• [TASK]: Write out exactly the lines below that run from the one containing "and widens downward" through the one containing "cad_parts[node].hide_render = cad_parts[node].hide_viewport", both included, with no other lines.

• [MATERIAL TO PROCESS]:
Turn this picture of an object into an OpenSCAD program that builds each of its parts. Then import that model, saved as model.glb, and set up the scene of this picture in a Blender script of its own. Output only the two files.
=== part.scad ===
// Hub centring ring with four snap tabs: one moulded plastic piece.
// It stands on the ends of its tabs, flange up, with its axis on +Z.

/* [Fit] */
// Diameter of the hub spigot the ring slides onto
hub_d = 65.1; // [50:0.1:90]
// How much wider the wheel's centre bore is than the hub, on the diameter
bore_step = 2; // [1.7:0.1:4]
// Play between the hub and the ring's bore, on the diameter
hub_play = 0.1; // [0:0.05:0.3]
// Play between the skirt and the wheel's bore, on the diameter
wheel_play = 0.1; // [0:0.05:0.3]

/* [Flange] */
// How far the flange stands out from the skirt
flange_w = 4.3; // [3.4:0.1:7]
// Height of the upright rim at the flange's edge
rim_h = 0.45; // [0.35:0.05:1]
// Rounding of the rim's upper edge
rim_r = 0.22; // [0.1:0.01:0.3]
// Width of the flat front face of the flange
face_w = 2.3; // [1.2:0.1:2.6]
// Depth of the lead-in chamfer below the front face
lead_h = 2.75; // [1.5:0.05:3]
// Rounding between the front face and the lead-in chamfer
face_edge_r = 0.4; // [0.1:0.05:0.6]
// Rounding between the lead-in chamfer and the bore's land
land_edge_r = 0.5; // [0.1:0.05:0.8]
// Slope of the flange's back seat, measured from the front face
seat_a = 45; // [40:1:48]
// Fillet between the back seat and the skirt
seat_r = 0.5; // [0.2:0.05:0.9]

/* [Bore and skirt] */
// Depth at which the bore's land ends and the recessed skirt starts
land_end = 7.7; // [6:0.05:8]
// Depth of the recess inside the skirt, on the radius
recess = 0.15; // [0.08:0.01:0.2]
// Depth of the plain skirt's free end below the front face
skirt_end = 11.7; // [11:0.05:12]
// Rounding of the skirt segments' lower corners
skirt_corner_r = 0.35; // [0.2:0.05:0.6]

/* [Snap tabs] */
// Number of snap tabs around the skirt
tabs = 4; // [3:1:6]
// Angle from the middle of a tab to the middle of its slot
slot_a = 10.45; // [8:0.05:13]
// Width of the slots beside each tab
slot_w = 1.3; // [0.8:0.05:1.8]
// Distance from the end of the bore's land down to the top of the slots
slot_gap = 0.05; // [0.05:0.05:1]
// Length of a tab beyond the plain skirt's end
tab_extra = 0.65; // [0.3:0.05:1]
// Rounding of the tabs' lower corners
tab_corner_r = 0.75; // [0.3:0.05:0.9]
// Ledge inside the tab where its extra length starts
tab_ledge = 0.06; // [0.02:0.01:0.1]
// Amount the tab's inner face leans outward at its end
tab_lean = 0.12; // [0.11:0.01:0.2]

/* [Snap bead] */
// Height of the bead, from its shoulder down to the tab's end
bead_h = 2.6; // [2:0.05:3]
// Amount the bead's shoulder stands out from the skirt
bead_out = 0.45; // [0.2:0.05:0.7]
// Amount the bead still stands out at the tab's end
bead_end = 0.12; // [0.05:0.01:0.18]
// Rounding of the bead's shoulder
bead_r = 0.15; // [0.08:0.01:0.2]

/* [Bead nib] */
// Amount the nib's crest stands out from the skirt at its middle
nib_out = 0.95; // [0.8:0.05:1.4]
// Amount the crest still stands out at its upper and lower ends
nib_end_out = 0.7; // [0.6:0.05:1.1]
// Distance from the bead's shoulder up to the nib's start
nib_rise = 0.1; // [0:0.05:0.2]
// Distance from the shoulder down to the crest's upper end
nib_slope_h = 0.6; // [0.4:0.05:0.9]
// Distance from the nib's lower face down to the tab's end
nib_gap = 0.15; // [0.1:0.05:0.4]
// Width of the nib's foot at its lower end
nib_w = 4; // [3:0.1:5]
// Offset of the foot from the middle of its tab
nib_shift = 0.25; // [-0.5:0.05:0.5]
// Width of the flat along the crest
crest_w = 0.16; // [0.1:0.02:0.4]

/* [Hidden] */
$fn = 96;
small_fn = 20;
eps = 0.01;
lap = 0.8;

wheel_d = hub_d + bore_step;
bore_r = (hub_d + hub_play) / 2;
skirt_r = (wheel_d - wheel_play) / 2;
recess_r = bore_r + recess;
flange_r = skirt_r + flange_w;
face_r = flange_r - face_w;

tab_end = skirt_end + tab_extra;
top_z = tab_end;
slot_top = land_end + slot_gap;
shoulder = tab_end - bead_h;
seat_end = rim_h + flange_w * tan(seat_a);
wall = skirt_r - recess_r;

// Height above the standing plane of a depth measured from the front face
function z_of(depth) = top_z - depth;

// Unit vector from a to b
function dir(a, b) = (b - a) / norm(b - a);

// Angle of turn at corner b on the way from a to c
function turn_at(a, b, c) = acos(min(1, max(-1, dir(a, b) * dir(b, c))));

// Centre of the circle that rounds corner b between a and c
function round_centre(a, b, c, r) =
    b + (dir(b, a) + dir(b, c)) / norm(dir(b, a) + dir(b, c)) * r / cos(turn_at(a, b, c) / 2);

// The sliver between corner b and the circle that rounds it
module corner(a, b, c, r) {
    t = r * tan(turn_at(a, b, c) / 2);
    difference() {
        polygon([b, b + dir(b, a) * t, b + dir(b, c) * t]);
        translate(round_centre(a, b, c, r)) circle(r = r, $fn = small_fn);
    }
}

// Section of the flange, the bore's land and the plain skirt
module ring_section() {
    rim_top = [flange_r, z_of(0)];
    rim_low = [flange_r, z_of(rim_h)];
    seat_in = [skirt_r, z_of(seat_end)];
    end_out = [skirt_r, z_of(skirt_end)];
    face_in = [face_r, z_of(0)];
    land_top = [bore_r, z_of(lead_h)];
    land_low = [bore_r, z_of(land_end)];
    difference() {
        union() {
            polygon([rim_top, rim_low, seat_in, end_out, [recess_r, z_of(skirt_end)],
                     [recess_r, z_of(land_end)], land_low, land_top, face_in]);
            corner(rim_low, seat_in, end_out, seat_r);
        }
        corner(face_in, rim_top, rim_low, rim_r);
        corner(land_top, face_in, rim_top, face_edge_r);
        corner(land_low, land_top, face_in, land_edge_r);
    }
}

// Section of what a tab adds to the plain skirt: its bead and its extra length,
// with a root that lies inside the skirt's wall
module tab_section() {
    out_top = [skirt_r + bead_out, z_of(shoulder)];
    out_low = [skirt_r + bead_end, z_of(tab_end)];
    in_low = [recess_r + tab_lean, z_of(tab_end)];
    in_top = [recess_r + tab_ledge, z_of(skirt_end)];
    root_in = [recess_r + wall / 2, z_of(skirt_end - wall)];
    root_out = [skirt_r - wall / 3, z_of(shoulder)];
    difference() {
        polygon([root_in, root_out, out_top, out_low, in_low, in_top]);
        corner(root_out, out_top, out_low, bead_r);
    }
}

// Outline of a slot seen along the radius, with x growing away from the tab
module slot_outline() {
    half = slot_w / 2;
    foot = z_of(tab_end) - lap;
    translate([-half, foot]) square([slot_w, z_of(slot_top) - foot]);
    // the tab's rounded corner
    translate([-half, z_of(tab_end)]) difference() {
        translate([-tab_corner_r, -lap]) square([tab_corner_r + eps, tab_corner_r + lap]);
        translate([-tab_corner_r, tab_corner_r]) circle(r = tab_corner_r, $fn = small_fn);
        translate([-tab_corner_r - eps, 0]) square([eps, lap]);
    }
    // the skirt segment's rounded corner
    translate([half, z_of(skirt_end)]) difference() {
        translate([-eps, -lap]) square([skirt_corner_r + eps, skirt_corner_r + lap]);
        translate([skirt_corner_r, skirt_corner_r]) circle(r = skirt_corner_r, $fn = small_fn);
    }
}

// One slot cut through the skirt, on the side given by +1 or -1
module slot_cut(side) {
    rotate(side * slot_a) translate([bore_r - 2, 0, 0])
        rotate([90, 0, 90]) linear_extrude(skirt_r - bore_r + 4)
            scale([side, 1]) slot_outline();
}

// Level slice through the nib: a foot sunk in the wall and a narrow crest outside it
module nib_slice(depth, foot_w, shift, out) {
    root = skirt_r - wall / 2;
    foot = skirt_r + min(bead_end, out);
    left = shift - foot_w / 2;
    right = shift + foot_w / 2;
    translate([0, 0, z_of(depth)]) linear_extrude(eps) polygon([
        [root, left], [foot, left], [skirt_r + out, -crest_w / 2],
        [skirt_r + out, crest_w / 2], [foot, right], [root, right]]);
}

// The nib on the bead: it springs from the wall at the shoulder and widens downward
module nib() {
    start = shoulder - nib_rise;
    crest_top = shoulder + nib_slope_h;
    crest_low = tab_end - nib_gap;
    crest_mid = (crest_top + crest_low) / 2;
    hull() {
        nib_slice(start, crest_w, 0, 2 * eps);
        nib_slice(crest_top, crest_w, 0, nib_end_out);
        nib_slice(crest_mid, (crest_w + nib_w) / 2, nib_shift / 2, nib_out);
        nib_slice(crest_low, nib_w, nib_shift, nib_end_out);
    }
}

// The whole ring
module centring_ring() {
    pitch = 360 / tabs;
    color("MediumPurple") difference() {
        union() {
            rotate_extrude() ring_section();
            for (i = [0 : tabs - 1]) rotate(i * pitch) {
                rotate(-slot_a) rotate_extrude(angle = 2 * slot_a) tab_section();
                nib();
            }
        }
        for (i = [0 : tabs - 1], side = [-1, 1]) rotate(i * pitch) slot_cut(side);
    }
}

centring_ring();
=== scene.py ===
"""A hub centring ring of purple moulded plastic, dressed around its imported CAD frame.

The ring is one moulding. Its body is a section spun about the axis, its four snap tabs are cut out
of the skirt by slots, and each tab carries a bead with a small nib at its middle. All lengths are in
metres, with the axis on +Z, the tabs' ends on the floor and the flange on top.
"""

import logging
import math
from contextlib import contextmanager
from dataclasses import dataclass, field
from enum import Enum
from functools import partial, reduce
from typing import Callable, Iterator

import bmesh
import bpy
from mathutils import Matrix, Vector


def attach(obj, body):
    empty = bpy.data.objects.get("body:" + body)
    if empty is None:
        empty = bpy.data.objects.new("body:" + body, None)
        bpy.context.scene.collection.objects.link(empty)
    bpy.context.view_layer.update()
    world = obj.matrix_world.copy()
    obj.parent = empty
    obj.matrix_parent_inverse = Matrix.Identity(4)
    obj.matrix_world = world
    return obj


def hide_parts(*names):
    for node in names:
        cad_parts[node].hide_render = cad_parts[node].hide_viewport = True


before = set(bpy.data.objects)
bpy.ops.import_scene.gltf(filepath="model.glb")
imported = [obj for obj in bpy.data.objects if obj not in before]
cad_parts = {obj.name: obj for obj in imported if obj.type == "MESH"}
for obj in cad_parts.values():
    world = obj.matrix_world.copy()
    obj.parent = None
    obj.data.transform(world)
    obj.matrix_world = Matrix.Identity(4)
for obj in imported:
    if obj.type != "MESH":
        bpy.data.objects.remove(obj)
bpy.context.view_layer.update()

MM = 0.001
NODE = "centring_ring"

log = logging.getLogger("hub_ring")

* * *

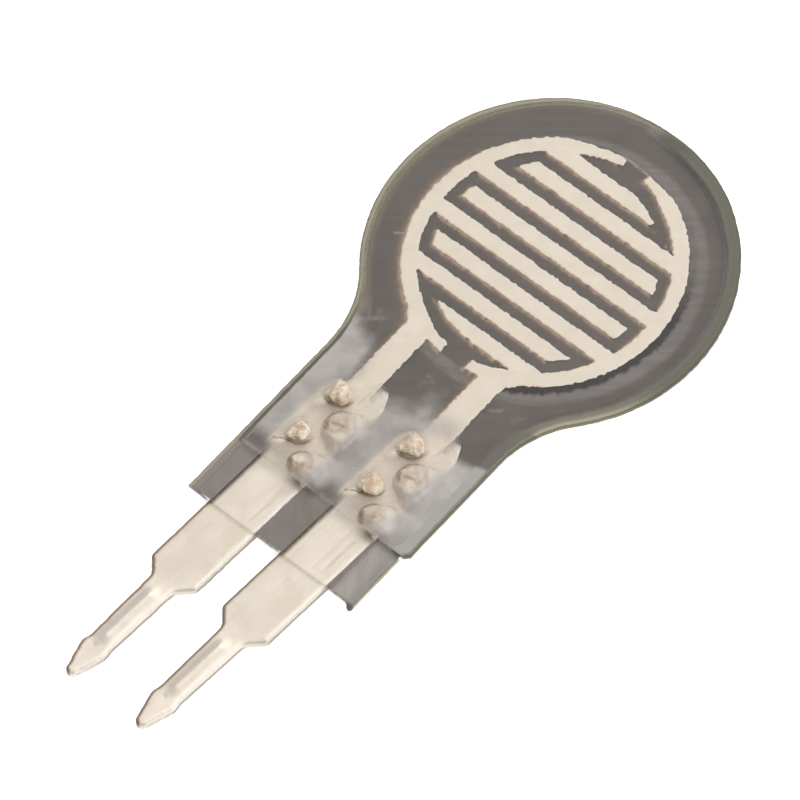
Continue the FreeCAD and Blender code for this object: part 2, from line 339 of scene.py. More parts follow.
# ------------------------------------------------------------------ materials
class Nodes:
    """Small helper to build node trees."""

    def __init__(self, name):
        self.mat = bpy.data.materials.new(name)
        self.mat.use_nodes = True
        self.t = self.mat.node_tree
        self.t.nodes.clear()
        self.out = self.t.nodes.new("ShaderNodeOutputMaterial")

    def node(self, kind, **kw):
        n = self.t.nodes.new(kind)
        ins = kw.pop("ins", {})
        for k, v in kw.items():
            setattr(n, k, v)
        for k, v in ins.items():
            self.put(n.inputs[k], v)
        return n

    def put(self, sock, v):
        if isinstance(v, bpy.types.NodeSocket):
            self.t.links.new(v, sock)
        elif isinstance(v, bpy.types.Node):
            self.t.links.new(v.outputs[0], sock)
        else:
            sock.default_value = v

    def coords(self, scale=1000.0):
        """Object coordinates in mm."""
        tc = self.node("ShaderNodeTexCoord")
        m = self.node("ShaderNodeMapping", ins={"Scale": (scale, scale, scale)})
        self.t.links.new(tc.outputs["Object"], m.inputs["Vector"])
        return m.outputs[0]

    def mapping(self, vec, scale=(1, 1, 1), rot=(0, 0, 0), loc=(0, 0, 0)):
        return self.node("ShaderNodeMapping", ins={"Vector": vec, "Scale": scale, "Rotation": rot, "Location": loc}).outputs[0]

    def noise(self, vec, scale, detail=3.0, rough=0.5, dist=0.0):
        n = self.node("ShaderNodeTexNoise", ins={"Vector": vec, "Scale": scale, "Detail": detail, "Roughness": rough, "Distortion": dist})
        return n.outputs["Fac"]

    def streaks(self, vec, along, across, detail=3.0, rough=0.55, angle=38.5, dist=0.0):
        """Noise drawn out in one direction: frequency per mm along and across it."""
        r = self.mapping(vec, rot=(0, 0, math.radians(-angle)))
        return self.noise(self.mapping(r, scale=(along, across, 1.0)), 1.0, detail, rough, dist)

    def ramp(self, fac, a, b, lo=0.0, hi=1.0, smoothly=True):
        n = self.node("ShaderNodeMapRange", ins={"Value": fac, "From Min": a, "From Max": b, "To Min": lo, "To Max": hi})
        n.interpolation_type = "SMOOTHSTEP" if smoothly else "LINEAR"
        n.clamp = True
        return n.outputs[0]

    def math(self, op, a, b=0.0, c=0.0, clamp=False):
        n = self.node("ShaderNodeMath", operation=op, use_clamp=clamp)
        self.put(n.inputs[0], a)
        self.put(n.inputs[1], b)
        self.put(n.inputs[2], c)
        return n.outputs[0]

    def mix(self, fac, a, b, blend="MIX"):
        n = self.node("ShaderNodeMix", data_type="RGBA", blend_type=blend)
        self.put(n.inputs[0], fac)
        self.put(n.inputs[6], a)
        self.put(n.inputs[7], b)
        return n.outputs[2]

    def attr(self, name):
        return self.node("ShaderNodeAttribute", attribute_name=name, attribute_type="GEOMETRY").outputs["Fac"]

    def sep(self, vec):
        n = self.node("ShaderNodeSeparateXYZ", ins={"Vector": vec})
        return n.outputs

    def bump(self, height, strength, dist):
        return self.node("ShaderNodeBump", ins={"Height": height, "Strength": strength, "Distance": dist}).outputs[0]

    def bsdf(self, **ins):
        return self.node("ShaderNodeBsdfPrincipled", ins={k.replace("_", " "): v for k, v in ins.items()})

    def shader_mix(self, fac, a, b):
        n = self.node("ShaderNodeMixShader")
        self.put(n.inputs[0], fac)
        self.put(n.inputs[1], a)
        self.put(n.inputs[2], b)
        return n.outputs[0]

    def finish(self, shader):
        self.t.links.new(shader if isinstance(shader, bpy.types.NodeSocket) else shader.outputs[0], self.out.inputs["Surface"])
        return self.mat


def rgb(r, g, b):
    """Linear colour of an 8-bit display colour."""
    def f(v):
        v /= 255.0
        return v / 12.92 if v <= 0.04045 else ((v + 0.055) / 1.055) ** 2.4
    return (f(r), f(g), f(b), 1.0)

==

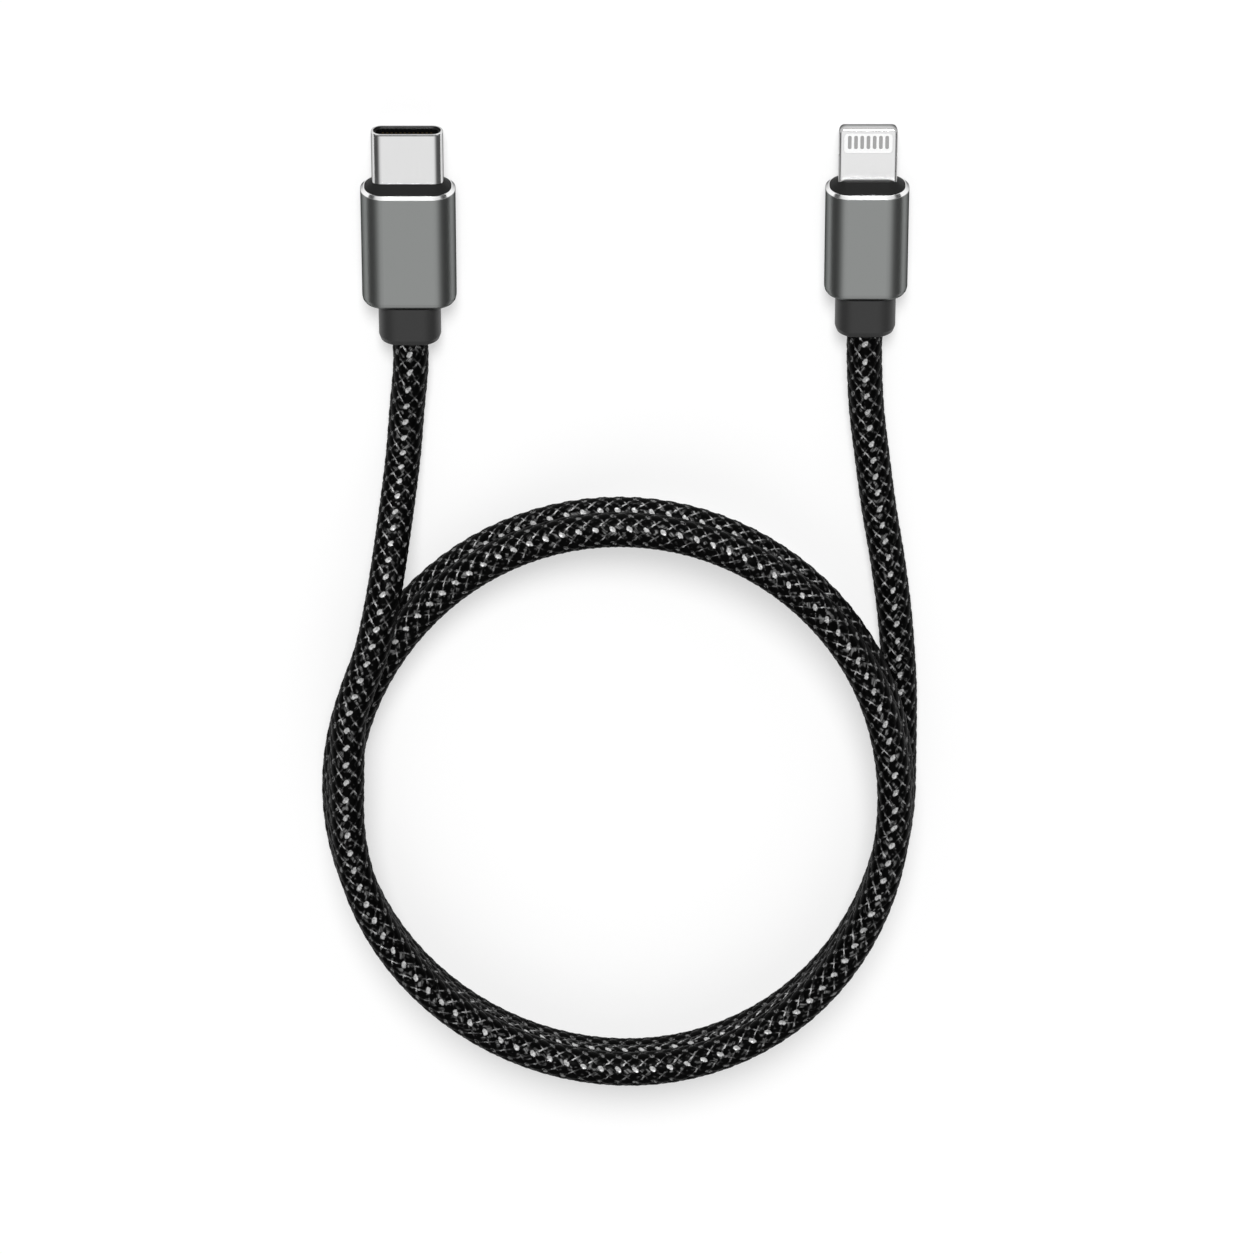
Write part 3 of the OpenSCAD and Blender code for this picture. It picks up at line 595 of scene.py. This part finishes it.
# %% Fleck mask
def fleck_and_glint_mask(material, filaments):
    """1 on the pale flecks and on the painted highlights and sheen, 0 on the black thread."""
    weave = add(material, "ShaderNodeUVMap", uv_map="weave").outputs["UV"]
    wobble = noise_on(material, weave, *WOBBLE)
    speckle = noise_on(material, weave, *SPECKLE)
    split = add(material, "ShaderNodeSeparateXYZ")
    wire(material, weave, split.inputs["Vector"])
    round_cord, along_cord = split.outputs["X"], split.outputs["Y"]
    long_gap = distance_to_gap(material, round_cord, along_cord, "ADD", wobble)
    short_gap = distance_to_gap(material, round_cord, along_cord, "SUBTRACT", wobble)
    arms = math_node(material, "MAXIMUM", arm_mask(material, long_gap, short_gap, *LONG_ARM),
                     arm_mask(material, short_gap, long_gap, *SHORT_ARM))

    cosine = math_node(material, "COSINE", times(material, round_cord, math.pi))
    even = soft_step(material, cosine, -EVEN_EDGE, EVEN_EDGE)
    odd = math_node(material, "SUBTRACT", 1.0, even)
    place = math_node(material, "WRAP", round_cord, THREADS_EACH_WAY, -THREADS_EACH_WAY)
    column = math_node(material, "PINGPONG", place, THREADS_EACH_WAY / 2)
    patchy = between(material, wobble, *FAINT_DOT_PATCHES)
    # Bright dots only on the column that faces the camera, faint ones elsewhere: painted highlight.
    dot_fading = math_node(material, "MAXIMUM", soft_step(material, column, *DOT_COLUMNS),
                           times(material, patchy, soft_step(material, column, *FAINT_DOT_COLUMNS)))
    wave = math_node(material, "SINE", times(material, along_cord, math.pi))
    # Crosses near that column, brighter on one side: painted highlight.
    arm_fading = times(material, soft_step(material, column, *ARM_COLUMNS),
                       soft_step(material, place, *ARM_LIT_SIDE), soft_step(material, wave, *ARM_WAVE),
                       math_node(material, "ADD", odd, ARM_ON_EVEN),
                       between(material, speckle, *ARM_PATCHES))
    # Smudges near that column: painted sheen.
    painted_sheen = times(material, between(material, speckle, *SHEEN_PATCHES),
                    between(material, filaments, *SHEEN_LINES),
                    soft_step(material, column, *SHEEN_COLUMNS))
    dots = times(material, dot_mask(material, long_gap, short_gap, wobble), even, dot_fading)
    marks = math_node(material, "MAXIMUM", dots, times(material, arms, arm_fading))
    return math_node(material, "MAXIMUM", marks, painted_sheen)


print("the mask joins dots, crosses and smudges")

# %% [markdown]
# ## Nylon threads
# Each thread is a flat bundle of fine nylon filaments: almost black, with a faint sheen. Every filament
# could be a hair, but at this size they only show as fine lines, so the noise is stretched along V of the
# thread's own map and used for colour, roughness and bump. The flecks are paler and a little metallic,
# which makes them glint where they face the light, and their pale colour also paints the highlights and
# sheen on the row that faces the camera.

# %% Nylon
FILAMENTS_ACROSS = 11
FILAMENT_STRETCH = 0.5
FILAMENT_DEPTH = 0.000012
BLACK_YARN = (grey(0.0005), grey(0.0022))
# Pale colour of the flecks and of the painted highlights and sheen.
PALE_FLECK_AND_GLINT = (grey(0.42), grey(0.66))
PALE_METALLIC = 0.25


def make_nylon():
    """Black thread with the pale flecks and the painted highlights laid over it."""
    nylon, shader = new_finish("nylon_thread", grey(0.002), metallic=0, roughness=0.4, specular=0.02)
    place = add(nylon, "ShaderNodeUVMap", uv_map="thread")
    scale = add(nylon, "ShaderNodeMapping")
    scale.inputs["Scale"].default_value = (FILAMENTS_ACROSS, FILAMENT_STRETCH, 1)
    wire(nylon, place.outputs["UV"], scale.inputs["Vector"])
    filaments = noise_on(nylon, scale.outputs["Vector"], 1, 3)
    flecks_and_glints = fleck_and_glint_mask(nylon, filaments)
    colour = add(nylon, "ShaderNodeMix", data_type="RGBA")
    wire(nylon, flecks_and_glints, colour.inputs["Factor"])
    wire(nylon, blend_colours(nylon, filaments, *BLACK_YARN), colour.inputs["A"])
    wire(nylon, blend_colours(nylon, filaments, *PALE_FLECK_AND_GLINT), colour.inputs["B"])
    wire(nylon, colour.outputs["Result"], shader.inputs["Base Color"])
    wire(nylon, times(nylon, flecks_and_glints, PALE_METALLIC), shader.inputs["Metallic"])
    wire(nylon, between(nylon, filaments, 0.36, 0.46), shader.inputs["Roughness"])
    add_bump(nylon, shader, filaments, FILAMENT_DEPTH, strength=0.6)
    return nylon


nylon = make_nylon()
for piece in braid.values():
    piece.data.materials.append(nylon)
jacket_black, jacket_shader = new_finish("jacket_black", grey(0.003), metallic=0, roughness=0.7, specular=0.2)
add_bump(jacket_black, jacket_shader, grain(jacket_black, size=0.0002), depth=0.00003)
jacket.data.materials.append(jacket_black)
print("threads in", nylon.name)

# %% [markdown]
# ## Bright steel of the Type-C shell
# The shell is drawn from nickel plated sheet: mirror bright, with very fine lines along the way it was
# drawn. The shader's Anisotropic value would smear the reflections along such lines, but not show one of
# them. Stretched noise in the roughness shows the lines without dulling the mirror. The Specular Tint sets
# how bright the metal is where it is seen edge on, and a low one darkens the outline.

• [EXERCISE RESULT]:
// The nib on the bead: it springs from the wall at the shoulder and widens downward
module nib() {
    start = shoulder - nib_rise;
    crest_top = shoulder + nib_slope_h;
    crest_low = tab_end - nib_gap;
    crest_mid = (crest_top + crest_low) / 2;
    hull() {
        nib_slice(start, crest_w, 0, 2 * eps);
        nib_slice(crest_top, crest_w, 0, nib_end_out);
        nib_slice(crest_mid, (crest_w + nib_w) / 2, nib_shift / 2, nib_out);
        nib_slice(crest_low, nib_w, nib_shift, nib_end_out);
    }
}

// The whole ring
module centring_ring() {
    pitch = 360 / tabs;
    color("MediumPurple") difference() {
        union() {
            rotate_extrude() ring_section();
            for (i = [0 : tabs - 1]) rotate(i * pitch) {
                rotate(-slot_a) rotate_extrude(angle = 2 * slot_a) tab_section();
                nib();
            }
        }
        for (i = [0 : tabs - 1], side = [-1, 1]) rotate(i * pitch) slot_cut(side);
    }
}

centring_ring();
=== scene.py ===
"""A hub centring ring of purple moulded plastic, dressed around its imported CAD frame.

The ring is one moulding. Its body is a section spun about the axis, its four snap tabs are cut out
of the skirt by slots, and each tab carries a bead with a small nib at its middle. All lengths are in
metres, with the axis on +Z, the tabs' ends on the floor and the flange on top.
"""

import logging
import math
from contextlib import contextmanager
from dataclasses import dataclass, field
from enum import Enum
from functools import partial, reduce
from typing import Callable, Iterator

import bmesh
import bpy
from mathutils import Matrix, Vector


def attach(obj, body):
    empty = bpy.data.objects.get("body:" + body)
    if empty is None:
        empty = bpy.data.objects.new("body:" + body, None)
        bpy.context.scene.collection.objects.link(empty)
    bpy.context.view_layer.update()
    world = obj.matrix_world.copy()
    obj.parent = empty
    obj.matrix_parent_inverse = Matrix.Identity(4)
    obj.matrix_world = world
    return obj


def hide_parts(*names):
    for node in names:
        cad_parts[node].hide_render = cad_parts[node].hide_viewport = True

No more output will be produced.